The Rubicon Project, one of a spate of technology-focused companies that have helped bring order and structure to the sea of online advertising networks that have flooded the marketplace over the past
several years, is making a bid to do the same thing for the rest of the "non-guaranteed" advertising inventory managed by online publishers. Rubicon this morning released REVV, a new version of its
advertising management platform that gives publishers the ability to automatically manage, analyze, optimize and reap the highest possible revenue yields from all of the third parties and
intermediaries that are now handling facets of their advertising inventory that are not sold directly by their own internal sales organizations.
The move should not come as a complete
surprise. Rubicon Founder and CEO Frank Addante has been hinting at his desire to expand the role it plays in managing the messiest components of publishers' online advertising businesses, and many of
Rubicon's biggest publishing clients have helped it develop beta versions of components that comprise the REVV platform.
Other so-called "ad optimization" firms that compete with Rubicon, such as
PubMatic and AdMeld, are expected to follow suit, but Rubicon, founded in 2007, has a running start and is well capitalized. It just closed on a $43 million round of funding from big venture capital
firms including Clearstone Venture Partners, Mayfield Fund, IDG Ventures and GE/NBC Universal's Peacock Equity Fund.
It has been using those funds to both expand internationally and to invest in
the development of technologies that automate and simplify much of the processes publishers use to manage the disparate array of third parties that have emerged in recent years to represent their
unsold ad inventory, including advertising networks, ad exchanges, rep firms, audience data and targeting firms, etc., which has made that a chore in and of itself, creating a market opportunity for
Rubicon and others to step in.
In some ways, Rubicon was always a sleeper play: Start with an overly complex and somewhat unmanageable part of a publisher's business - the management and
optimization of its ad network relationships - and then expand into other troublesome areas.

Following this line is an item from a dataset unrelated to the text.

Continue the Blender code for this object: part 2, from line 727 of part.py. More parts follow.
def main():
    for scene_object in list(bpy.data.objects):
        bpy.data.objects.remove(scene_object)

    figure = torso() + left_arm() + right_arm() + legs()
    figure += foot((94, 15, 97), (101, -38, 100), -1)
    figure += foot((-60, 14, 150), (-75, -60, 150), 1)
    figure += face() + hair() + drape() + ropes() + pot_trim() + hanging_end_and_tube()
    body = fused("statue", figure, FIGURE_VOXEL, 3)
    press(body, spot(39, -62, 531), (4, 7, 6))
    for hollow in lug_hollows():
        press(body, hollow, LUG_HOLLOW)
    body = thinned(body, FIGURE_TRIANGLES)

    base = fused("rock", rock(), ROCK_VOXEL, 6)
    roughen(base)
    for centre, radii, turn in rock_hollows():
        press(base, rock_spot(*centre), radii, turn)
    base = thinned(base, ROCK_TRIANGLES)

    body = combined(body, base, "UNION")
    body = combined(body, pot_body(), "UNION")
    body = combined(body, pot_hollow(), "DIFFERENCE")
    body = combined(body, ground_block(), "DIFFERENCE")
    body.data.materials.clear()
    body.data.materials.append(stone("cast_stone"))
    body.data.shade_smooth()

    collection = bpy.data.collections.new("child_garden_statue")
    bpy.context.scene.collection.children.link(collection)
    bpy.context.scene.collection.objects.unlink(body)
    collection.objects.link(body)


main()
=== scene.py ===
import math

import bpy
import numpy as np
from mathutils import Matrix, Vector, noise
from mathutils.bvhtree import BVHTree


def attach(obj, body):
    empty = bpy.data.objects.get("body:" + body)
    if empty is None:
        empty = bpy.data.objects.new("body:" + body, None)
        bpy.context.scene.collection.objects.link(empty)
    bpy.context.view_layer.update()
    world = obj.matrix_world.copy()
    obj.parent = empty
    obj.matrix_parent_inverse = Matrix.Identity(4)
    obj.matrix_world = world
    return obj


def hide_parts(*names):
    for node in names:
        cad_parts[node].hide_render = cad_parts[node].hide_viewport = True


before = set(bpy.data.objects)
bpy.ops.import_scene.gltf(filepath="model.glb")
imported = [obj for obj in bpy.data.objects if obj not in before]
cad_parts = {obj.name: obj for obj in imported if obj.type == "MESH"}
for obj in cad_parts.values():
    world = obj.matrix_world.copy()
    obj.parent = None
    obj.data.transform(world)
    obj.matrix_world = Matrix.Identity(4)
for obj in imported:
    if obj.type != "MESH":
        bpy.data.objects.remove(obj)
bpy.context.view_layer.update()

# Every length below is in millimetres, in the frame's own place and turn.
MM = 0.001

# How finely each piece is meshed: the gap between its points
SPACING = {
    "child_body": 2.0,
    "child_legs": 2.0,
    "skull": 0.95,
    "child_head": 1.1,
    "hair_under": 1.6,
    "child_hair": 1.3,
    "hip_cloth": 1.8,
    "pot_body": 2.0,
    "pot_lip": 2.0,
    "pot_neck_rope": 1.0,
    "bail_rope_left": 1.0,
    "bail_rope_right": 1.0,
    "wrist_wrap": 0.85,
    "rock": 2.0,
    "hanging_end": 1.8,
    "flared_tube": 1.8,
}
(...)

Troublesome indeed. According to various marketplace estimates, as much as 80% of the online
publishing industry's inventory is now managed or influenced by a third-party intermediary other than the publisher's own internal sales organization. But it's been an 80/20 rule of sorts, with the
preponderance of a publisher's revenues coming from the 20% of the inventory it sells in-house. That direct sales inventory is typically referred to as "premium," because it involves creative
concepts, and human interaction between publishers, advertisers and agency executives to execute them, and is not seen as something that might soon, if ever become automated.
But the
stratification of the marketplace has created a slew of ancillary markets that are ultimately broken down into three sales channels: premium (or a publisher's own direct selling efforts), non-premium
(inventory sold by third-parties for a lesser value), and remnant (unsold inventory sold at the bottom of the marketplace, and a fraction of the premium CPM). That stratification has created a sales
channel dilemma for publishers who fear their non-premium and remnant sales might negatively impact the value of their premium sales, and is one of the reasons why Rubicon has created its new
management platform - to help publishers keep an eye on, and to influence how other third parties touch and value the balance of their inventory.

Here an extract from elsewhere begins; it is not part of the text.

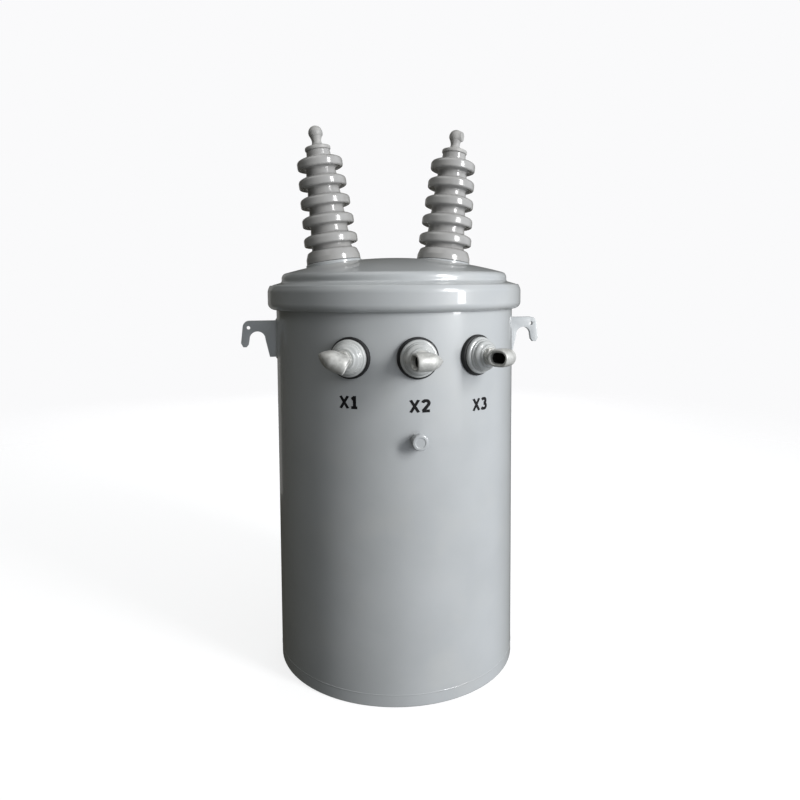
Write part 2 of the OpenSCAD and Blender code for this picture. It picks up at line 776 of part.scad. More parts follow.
hanger_bracket(hanger_high_z);  // hanger_bracket_upper
hanger_bracket(hanger_low_z);  // hanger_bracket_lower
ground_boss();
plate_holder();
rating_plate();
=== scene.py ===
import math

import bmesh
import bpy
from mathutils import Matrix, Vector, geometry, noise


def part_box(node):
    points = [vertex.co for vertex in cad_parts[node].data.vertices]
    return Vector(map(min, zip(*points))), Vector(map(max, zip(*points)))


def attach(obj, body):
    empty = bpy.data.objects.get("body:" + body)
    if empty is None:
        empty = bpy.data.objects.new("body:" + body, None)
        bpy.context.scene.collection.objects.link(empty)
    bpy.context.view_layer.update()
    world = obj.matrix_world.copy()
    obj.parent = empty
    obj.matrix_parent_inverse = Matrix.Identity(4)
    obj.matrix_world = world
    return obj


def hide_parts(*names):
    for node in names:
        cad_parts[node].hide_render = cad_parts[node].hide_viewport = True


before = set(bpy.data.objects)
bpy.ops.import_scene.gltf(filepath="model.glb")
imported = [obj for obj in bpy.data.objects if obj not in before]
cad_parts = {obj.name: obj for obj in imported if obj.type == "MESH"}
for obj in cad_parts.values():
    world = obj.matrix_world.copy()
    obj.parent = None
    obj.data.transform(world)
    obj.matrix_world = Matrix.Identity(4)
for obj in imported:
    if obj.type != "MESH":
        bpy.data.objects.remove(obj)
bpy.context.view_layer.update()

mm = 0.001
joinWithin = 0.002 * mm  # points closer than this become one
print("frame loaded,", len(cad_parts), "nodes")


# where things stand, in millimetres, read from the frame

def boxOf(node):
    low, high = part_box(node)
    return low / mm, high / mm


def middleOf(node):
    low, high = boxOf(node)
    return (low + high) / 2


panHigh = boxOf("tank_bottom")[1]
shellHigh = boxOf("tank_shell")[1]
bandLow, bandHigh = boxOf("cover_band")
coverHigh = boxOf("cover")[1]
tank = {
    "radius": panHigh.x,
    "panTop": panHigh.z,
    "flangeTop": shellHigh.z,
    "flangeRadius": shellHigh.x,
    "coverRadius": coverHigh.x,
    "crown": coverHigh.z,
    "bandRadius": bandHigh.x,
    "bandLow": bandLow.z,
    "bandHigh": bandHigh.z,
}


def turn(axis, degrees):
    return Matrix.Rotation(math.radians(degrees), 4, axis)


def move(x, y, z):
    return Matrix.Translation((x, y, z))


def compass(node):  # angle of a node round the tank, from +X towards +Y
    point = middleOf(node)
    return math.degrees(math.atan2(point.y, point.x))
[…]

Like its original ad network optimization system,
Rubicon charges a percentage fee on the inventory it facilitates through its new, enhanced systems. Those percentages are negotiated, and vary based on the mix of technologies, services, and platforms
a given publisher is using, but in its most extreme, Rubicon executives said it could total as much as 25% of the revenues generated by a publisher utilizing Rubicon's systems.